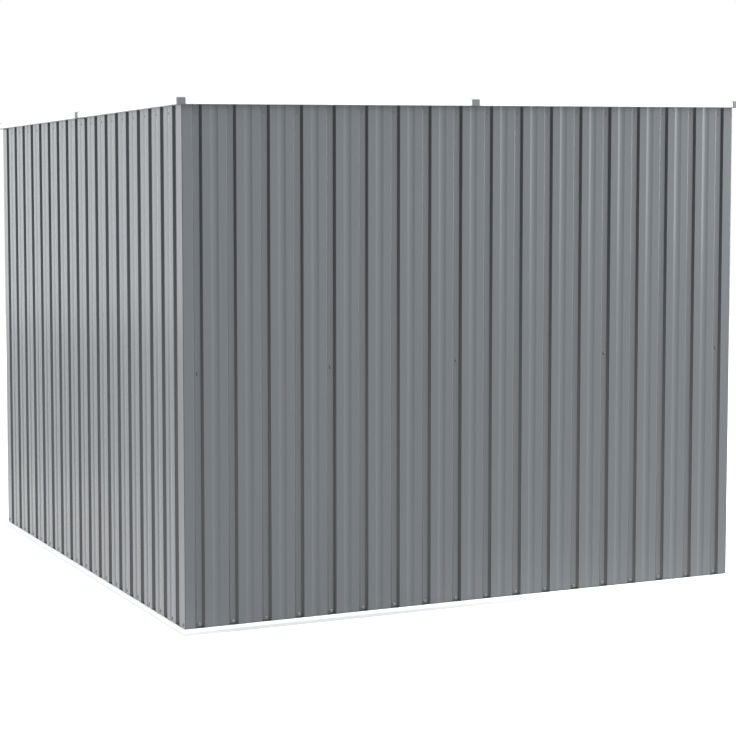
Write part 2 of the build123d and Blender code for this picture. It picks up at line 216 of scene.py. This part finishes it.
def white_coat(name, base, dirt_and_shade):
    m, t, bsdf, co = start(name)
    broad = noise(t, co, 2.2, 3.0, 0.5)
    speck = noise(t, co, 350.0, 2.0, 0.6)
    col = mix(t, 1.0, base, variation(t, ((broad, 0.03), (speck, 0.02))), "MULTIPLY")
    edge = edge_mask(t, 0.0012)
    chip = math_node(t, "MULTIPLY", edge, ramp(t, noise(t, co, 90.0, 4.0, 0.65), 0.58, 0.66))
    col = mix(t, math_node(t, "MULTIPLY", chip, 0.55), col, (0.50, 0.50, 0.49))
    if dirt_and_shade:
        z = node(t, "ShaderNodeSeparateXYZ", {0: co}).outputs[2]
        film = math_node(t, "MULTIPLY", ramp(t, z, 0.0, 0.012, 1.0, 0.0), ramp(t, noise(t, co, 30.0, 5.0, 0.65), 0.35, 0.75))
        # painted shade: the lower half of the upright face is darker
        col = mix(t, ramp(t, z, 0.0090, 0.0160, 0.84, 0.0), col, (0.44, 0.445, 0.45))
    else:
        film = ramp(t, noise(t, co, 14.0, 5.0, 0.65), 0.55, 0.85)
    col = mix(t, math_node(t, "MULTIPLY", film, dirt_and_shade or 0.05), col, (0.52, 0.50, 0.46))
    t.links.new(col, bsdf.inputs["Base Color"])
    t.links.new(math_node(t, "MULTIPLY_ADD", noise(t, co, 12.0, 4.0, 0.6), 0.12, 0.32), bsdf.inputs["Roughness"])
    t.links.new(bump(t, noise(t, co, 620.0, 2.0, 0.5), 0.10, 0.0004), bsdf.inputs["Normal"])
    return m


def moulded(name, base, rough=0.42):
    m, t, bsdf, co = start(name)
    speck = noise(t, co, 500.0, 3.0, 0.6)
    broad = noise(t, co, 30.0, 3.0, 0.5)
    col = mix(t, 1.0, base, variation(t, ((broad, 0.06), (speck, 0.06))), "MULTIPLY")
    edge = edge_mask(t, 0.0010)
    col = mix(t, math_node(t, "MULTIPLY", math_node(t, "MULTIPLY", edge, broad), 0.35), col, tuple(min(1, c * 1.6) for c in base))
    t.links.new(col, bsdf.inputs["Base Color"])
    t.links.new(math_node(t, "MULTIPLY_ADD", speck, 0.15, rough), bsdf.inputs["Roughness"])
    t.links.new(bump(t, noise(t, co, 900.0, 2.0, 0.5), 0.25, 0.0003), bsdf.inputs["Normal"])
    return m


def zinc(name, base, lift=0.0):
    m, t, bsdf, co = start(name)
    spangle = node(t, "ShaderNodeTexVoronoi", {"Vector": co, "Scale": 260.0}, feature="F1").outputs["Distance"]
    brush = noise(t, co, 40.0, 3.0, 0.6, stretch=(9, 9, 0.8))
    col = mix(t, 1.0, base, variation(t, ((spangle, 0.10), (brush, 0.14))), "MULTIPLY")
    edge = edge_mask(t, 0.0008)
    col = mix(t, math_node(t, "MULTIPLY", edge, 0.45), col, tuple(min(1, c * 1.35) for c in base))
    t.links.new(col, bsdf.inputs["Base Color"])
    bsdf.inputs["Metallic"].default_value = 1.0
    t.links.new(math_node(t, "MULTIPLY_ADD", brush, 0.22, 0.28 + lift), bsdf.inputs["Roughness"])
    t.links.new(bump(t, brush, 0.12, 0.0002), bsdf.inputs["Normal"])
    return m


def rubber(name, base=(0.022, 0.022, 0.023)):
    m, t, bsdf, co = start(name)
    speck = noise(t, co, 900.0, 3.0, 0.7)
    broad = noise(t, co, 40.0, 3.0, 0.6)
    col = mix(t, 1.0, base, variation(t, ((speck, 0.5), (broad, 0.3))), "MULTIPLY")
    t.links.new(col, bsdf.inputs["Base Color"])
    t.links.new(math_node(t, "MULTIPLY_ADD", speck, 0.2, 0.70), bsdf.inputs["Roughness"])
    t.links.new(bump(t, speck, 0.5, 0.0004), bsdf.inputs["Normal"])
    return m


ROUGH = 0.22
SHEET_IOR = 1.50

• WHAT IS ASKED
Print all the data exactly.

• EXERCISE OUTPUT
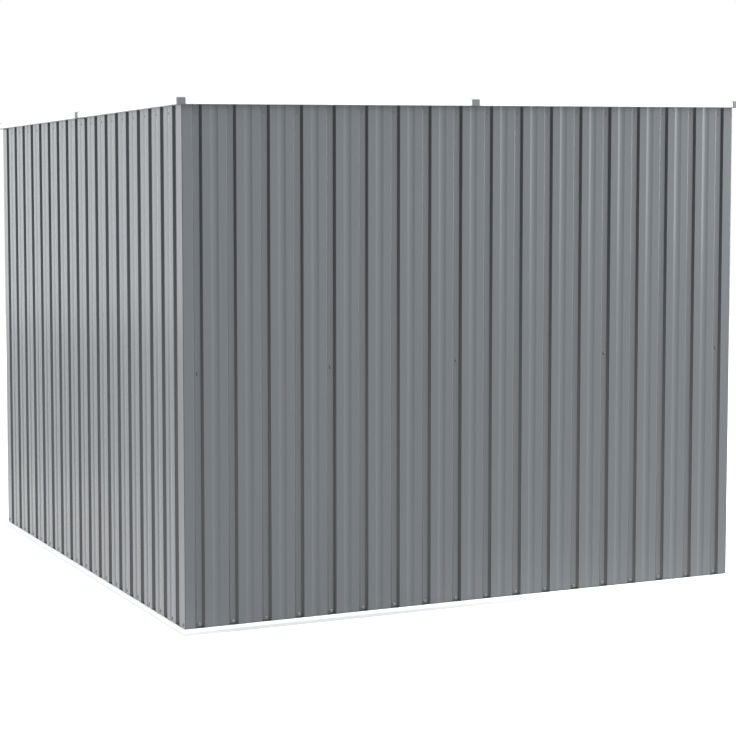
Write part 2 of the build123d and Blender code for this picture. It picks up at line 216 of scene.py. This part finishes it.
def white_coat(name, base, dirt_and_shade):
    m, t, bsdf, co = start(name)
    broad = noise(t, co, 2.2, 3.0, 0.5)
    speck = noise(t, co, 350.0, 2.0, 0.6)
    col = mix(t, 1.0, base, variation(t, ((broad, 0.03), (speck, 0.02))), "MULTIPLY")
    edge = edge_mask(t, 0.0012)
    chip = math_node(t, "MULTIPLY", edge, ramp(t, noise(t, co, 90.0, 4.0, 0.65), 0.58, 0.66))
    col = mix(t, math_node(t, "MULTIPLY", chip, 0.55), col, (0.50, 0.50, 0.49))
    if dirt_and_shade:
        z = node(t, "ShaderNodeSeparateXYZ", {0: co}).outputs[2]
        film = math_node(t, "MULTIPLY", ramp(t, z, 0.0, 0.012, 1.0, 0.0), ramp(t, noise(t, co, 30.0, 5.0, 0.65), 0.35, 0.75))
        # painted shade: the lower half of the upright face is darker
        col = mix(t, ramp(t, z, 0.0090, 0.0160, 0.84, 0.0), col, (0.44, 0.445, 0.45))
    else:
        film = ramp(t, noise(t, co, 14.0, 5.0, 0.65), 0.55, 0.85)
    col = mix(t, math_node(t, "MULTIPLY", film, dirt_and_shade or 0.05), col, (0.52, 0.50, 0.46))
    t.links.new(col, bsdf.inputs["Base Color"])
    t.links.new(math_node(t, "MULTIPLY_ADD", noise(t, co, 12.0, 4.0, 0.6), 0.12, 0.32), bsdf.inputs["Roughness"])
    t.links.new(bump(t, noise(t, co, 620.0, 2.0, 0.5), 0.10, 0.0004), bsdf.inputs["Normal"])
    return m


def moulded(name, base, rough=0.42):
    m, t, bsdf, co = start(name)
    speck = noise(t, co, 500.0, 3.0, 0.6)
    broad = noise(t, co, 30.0, 3.0, 0.5)
    col = mix(t, 1.0, base, variation(t, ((broad, 0.06), (speck, 0.06))), "MULTIPLY")
    edge = edge_mask(t, 0.0010)
    col = mix(t, math_node(t, "MULTIPLY", math_node(t, "MULTIPLY", edge, broad), 0.35), col, tuple(min(1, c * 1.6) for c in base))
    t.links.new(col, bsdf.inputs["Base Color"])
    t.links.new(math_node(t, "MULTIPLY_ADD", speck, 0.15, rough), bsdf.inputs["Roughness"])
    t.links.new(bump(t, noise(t, co, 900.0, 2.0, 0.5), 0.25, 0.0003), bsdf.inputs["Normal"])
    return m


def zinc(name, base, lift=0.0):
    m, t, bsdf, co = start(name)
    spangle = node(t, "ShaderNodeTexVoronoi", {"Vector": co, "Scale": 260.0}, feature="F1").outputs["Distance"]
    brush = noise(t, co, 40.0, 3.0, 0.6, stretch=(9, 9, 0.8))
    col = mix(t, 1.0, base, variation(t, ((spangle, 0.10), (brush, 0.14))), "MULTIPLY")
    edge = edge_mask(t, 0.0008)
    col = mix(t, math_node(t, "MULTIPLY", edge, 0.45), col, tuple(min(1, c * 1.35) for c in base))
    t.links.new(col, bsdf.inputs["Base Color"])
    bsdf.inputs["Metallic"].default_value = 1.0
    t.links.new(math_node(t, "MULTIPLY_ADD", brush, 0.22, 0.28 + lift), bsdf.inputs["Roughness"])
    t.links.new(bump(t, brush, 0.12, 0.0002), bsdf.inputs["Normal"])
    return m


def rubber(name, base=(0.022, 0.022, 0.023)):
    m, t, bsdf, co = start(name)
    speck = noise(t, co, 900.0, 3.0, 0.7)
    broad = noise(t, co, 40.0, 3.0, 0.6)
    col = mix(t, 1.0, base, variation(t, ((speck, 0.5), (broad, 0.3))), "MULTIPLY")
    t.links.new(col, bsdf.inputs["Base Color"])
    t.links.new(math_node(t, "MULTIPLY_ADD", speck, 0.2, 0.70), bsdf.inputs["Roughness"])
    t.links.new(bump(t, speck, 0.5, 0.0004), bsdf.inputs["Normal"])
    return m


ROUGH = 0.22
SHEET_IOR = 1.50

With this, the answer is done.